Paleontologists Search Excavated Retail Site For Fossilized Plant Remains

Paleontologists in the U.S. are in search of the fossilized remains of ancient plants at an excavated site near the Virgin River in Utah.

“Every plant they’ve identified has been new,” said Utah’s state paleontologist Jim Kirkland.

Researchers hope to fill in the blanks about life during a transitional period between the mass extinction of the Late Triassic period and the rise of dinosaurs as a dominant species.

“We’re really excited and we’ve got institutions from all over the country interested in material from here,” Kirkland said on Tuesday.

Excavation began last week at the privately owned site in order to clear the way for the development of an office complex with restaurants, shops and office space. The site is not far from the city’s Dinosaur Discovery Site at Johnson Farm, where dinosaur tracks were found eight years ago.

Andrew Milner, the city’s paleontologist, said the property’s developers have agreed to excavate the privately owned land slowly so crews have time to pick through the dirt in search of hidden fossils.

“We’ve collected about 150 specimens in the last few days,” Milner said.

Researchers discovered the first plant remains in the region in 2002, when a site was excavated for retail purposes. A 2006 study identified them as conifers, ferns and horsetails, which are slender hollow-stemmed plants.

Many of the fossils include seeds and some hardened branches with cones still attached.

“We really hit the jackpot in finding this plant site,” Milner said.

Researchers hoping to find new insights into what happened there after cataclysmic extinctions that wiped out scores of plants, reptiles, insects and amphibians, are optimistic about the site.

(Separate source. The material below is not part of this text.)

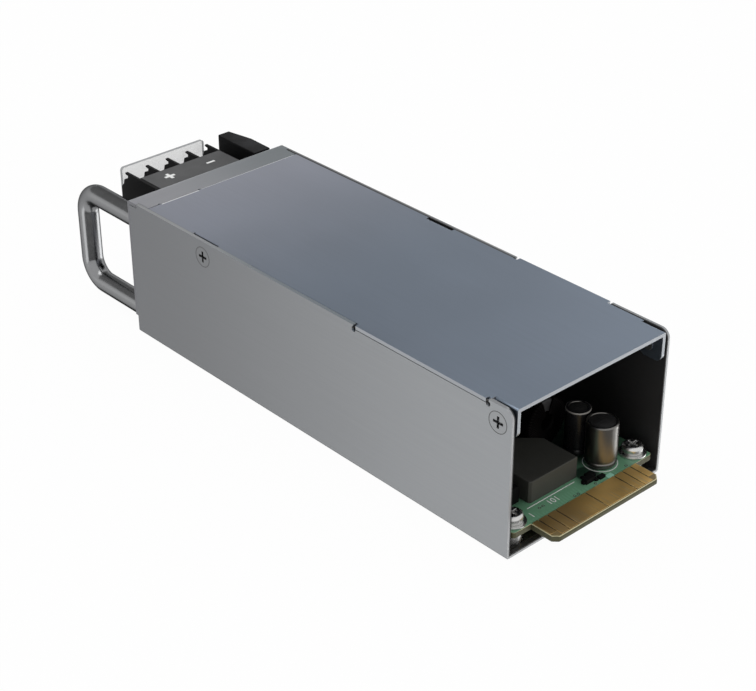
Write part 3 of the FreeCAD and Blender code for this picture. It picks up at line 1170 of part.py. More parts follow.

Species that returned in the early Jurassic had to eat something, and plants were likely part of that diet, Kirkland said, adding that they still have a lot to learn. It’s still unclear how the plants being excavated in St. George fit into that puzzle.

“You’ve got to really look hard to spot these things,” Milner said.

Two plant slabs will be preserved and presented at the Dinosaur Discovery Site, he said.

Specimens have been requested by researchers elsewhere, including those at the University of Utah, Brigham Young University, the Smithsonian and the Museum of Natural History in New York.